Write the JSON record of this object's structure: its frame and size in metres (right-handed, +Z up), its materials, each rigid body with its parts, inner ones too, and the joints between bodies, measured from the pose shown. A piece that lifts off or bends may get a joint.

++++

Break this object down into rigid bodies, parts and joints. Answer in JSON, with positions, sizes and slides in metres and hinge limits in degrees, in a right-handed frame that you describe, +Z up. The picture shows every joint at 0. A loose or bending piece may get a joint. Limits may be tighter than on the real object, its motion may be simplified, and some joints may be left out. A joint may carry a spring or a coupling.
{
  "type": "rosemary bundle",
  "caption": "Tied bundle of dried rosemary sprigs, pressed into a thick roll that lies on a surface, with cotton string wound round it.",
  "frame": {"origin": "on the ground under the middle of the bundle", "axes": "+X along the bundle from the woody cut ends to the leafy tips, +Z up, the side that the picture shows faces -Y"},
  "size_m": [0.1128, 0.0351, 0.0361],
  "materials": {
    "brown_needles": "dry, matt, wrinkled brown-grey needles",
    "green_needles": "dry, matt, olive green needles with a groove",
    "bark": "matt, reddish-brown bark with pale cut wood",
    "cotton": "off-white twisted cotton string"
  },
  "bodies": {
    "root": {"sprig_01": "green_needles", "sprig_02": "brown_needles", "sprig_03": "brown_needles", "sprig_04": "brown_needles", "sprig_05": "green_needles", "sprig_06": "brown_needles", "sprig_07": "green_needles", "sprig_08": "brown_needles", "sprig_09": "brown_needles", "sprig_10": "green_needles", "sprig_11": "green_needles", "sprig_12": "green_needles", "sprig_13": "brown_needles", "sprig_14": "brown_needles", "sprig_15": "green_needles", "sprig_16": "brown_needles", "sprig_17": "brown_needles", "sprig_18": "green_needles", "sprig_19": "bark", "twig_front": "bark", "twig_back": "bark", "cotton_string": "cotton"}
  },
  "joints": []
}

++++

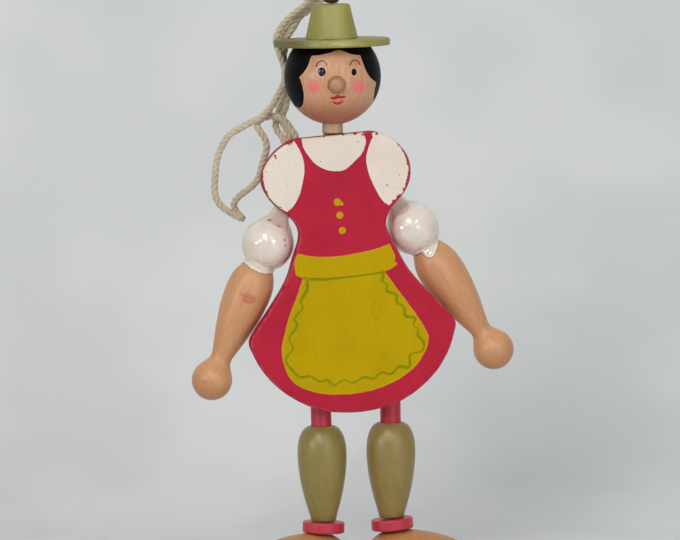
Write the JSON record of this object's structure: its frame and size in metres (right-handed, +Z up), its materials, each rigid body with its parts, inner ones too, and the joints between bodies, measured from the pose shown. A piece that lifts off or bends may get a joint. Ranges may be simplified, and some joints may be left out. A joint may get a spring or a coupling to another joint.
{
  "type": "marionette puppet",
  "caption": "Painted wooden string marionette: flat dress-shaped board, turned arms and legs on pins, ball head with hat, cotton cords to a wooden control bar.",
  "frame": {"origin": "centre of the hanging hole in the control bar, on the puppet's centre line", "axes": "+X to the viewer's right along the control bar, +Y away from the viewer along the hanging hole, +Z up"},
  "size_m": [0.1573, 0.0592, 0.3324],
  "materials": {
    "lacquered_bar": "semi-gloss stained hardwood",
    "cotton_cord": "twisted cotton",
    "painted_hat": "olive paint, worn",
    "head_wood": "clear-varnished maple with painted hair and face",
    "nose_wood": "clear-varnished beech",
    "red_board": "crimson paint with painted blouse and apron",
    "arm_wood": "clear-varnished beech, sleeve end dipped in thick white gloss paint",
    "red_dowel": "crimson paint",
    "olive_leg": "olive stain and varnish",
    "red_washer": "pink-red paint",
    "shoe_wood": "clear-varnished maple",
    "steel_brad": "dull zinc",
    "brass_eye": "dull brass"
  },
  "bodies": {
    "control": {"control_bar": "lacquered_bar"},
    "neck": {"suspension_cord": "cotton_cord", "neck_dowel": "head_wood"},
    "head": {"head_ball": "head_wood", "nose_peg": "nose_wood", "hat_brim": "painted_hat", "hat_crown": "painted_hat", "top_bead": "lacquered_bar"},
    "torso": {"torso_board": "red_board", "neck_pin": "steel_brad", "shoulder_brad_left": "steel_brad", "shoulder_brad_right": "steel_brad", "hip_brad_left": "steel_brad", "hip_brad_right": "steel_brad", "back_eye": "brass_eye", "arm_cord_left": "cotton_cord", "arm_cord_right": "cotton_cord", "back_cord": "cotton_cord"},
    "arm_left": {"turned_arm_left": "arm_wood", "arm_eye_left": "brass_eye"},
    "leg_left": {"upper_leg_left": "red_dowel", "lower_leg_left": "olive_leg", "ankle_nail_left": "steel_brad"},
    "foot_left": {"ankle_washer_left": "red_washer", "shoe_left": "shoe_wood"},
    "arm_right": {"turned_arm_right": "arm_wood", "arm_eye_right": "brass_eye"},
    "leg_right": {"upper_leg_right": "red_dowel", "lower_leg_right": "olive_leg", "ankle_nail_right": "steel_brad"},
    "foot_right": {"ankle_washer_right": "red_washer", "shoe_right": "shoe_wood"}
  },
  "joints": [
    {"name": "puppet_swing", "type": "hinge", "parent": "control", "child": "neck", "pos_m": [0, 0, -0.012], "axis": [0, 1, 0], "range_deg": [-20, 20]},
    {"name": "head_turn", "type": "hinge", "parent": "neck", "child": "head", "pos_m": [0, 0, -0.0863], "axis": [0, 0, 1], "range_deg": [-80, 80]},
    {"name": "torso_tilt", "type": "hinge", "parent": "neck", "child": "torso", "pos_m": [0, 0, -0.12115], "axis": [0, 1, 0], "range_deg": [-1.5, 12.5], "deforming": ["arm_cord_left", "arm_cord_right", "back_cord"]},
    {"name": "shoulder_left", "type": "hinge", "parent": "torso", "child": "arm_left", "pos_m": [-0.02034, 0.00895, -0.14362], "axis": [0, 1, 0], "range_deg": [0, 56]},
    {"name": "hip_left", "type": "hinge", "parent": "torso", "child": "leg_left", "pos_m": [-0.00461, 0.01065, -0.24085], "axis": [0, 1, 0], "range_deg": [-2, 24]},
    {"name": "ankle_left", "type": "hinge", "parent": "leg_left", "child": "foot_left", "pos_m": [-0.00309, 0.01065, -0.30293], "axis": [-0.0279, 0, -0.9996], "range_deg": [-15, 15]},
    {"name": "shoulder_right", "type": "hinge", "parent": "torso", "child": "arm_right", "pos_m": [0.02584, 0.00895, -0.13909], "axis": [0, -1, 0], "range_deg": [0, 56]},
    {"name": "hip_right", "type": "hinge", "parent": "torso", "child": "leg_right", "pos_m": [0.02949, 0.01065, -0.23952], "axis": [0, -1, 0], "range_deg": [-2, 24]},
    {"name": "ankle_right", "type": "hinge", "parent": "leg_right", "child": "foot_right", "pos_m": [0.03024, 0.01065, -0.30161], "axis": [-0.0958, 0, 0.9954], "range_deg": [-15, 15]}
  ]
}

++++

### WHAT IS BEING ASKED:
Give the count of lines in the listing that hold the word "shows", with no other text.

### THE COMPLETED TASK:
2